Untuk sementara ini, rumah baru ini direncanakan menempati lahan yang berada di sebelah utara WP atau sebelah barat ruang washray seminari. Kompleks seminari sendiri –bersama dengan kompleks kampus fakultas teologi– dibangun untuk melayani keperluan formatio atau pembinaan calon imam. Pembinaan itu sendiri memuat berbagai macam aspek (dengan keberadaan fakultas teologi, memang aspek pembinaan intelektual/studi terasa menonjol). Sementara itu, pembangunan WP di kompleks seminari merupakan penambahan. Rupanya penambahan ini tidak didasari pemikiran konseptual yang matang, sehingga bangunan WP kurang terintegrasi secara baik dengan bangunan dan dinamika seminari secara keseluruhan. Di samping itu, struktur bangunan WP pun saat ini dirasa belum mampu memenuhi kebutuhan para rama purnakarya yang saat ini menempati bangunan tersebut (misalnya saja, kebutuhan ruang tamu/aula kecil untuk menerima rombongan umat yang seringkali datang untuk mengunjungi “eks-gembala” mereka, atau ruang doa/kapel yang memadahi). 
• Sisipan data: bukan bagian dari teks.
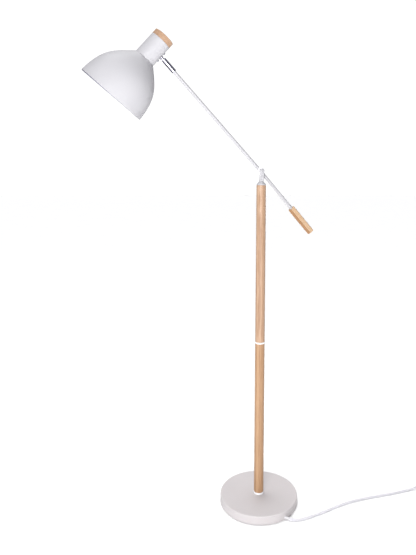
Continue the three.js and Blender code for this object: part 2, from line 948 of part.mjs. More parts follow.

Berangkat dari pengalaman ini, diperlukan pemikiran dan landasan konseptual yang komprehensif supaya nantinya rumah para rama sepuh menjadi tempat yang mendukung kehidupan para rama purnakarya secara maksimal, di mana kesehatan tubuh, jiwa, dan raga mendapat perhatian serius dan seimbang. Dengan demikian, diharapkan para rama purnakarya dapat menikmati masa tua mereka dengan tenang, bahagia, dan bermakna. Hal yang tak kalah penting adalah, bahwa komunitas para rama sepuh juga dapat terintegrasi dengan keseluruhan kompleks seminari dengan baik.